Spektr-RG project scientists and space officials inspect German-built eRosita telescope at NPO Lavochkin facility in February 2017.

On February 16, NPO Lavochkin, the prime contractor responsible for the development of the Spektr-RG spacecraft, hosted the first meeting of the project team in 2017. According to the company, the German side, which provided one of the two instruments for Spektr-RG, confirmed the successful completion of tests on the eRosita telescope after its delivery to Russia. The German instrument was then expected to undergo entry control by engineers from NPO Lavochkin and Moscow-based Space Research Institute, IKI. Both telescopes of the mission were then slated for electrical tests, which would clear the way for the final assembly of the flight-worthy observatory before its long-delayed launch then planned in March 2018.

However in the subsequent months, work on the Spektr-RG seemingly came to a standstill. During another meeting on May 16, the mission management broke the news that the launch of the Spektr-RG would have to be postponed for another six months from March to September 2018. The main reason for the delay was blamed on a production defect in a component, which prevented the on-time delivery of the onboard radio complex, BRK, for the spacecraft. The delivery of the crucial radio system for the Spektr-RG spacecraft had been repeatedly promised within a month since the middle of the previous year but had been constantly delayed. Although the testing of the spacecraft could be conducted with a stand-in model of the BRK, the work on the telescopes had also remained stalled due to "missing documents," according to Russian officials. As often happens in international projects, translation of documents and language barriers slowed down the work.

In the official interview published on May 18 by TASS and Roskosmos, the head of NPO Lavochkin Sergei Lemeshevsky said, "In particular, it is necessary to re-program the onboard flight control system, because not everything was designed as planned on the eRosita telescope. In addition, it will be necessary to check the new software."

Industry sources explained that Lemeshevsky had referred to an issue discovered last fall during the integrated tests of eRosita. At the time, engineers realized that under some rare circumstances, a main controller failure could lead to the shutdown of the thermal control system in the telescope, if there was no reaction from onboard computers within a few hours. The German team proposed a minor software change in the satellite's flight control system, BKU, which would provide the necessary redundancy by turning the controllers off and on, if they did not respond in a normal fashion.

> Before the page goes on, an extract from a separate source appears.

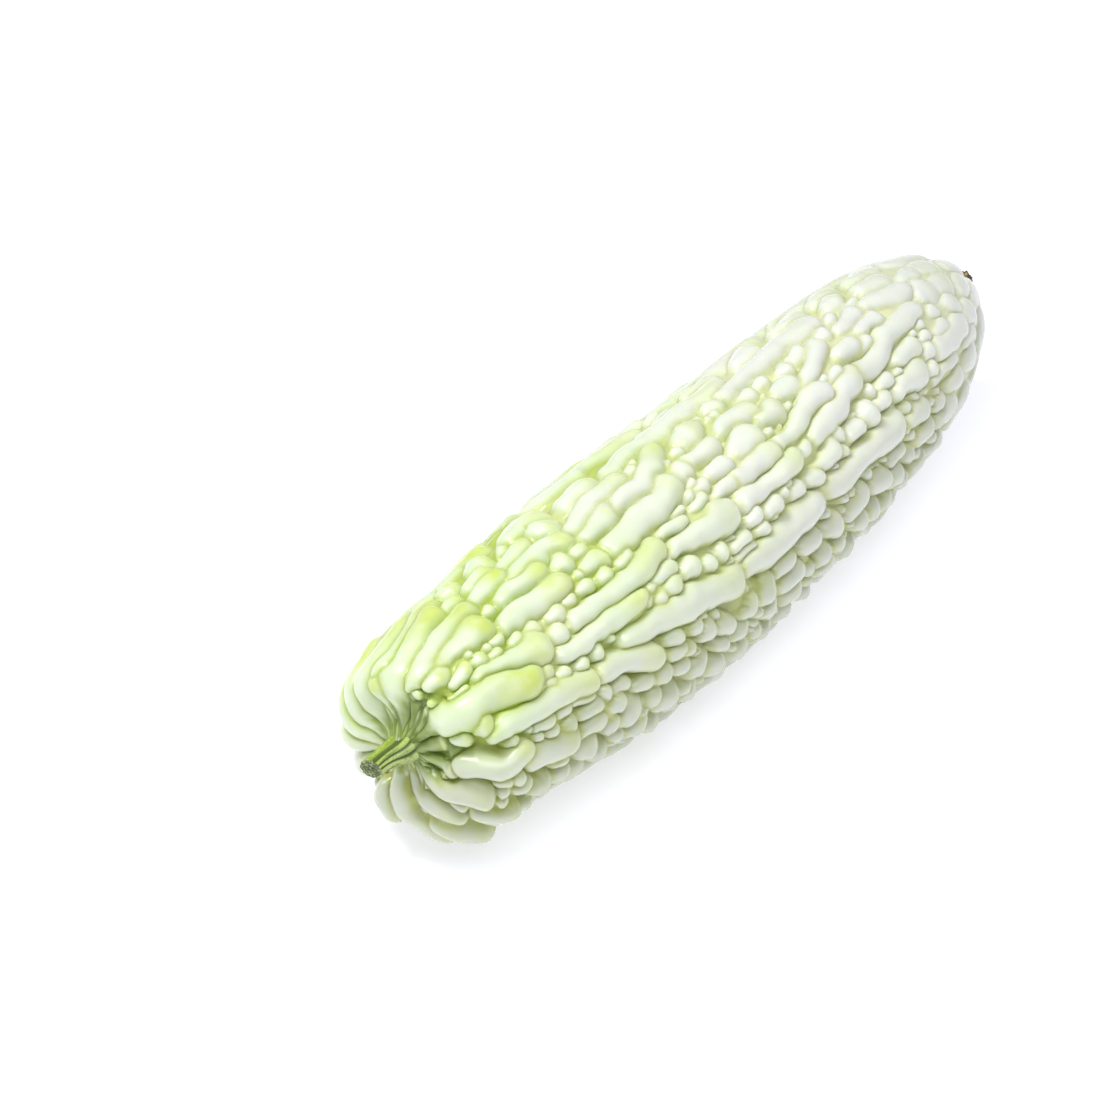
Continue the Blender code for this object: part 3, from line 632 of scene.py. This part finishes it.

The software fix would also require some tests of the software after the integration of the eRosita telescope with the Spektr-RG spacecraft.

According to sources at NPO Lavochkin, eRosita also had problems sending scientific data via the BRK radio system during tests. The culprit was eventually traced to a misunderstanding between the Russian and the German team of the jointly agreed transmission protocol. The issue was resolved in April 2016 and the prototype of the eRosita telescope was successfully re-tested in conjunction with the spacecraft. Still, the problem pushed back the completion and testing of the BRK radio system, a source at NPO Lavochkin said. According to Russian sources, the assembly of the BRK was further complicated by organizational problems and by errors during the wiring of electronic boards of the system.

At the time, NPO Lavochkin also faced a 1.4-billion-ruble penalty from Roskosmos for its failure to deliver Spektr-RG on time in accordance with a contract signed in 2011.

Real reasons for the delay

At the May 16 event, the long-delayed delivery of the radio system, BRK, for Spektr-RG was now promised by June 15. In the meantime, a prototype of the BRK was installed on the spacecraft for final tests. In turn, these tests could only begin after the completion of entry inspections on both telescopes, which were not expected to finish until end of May.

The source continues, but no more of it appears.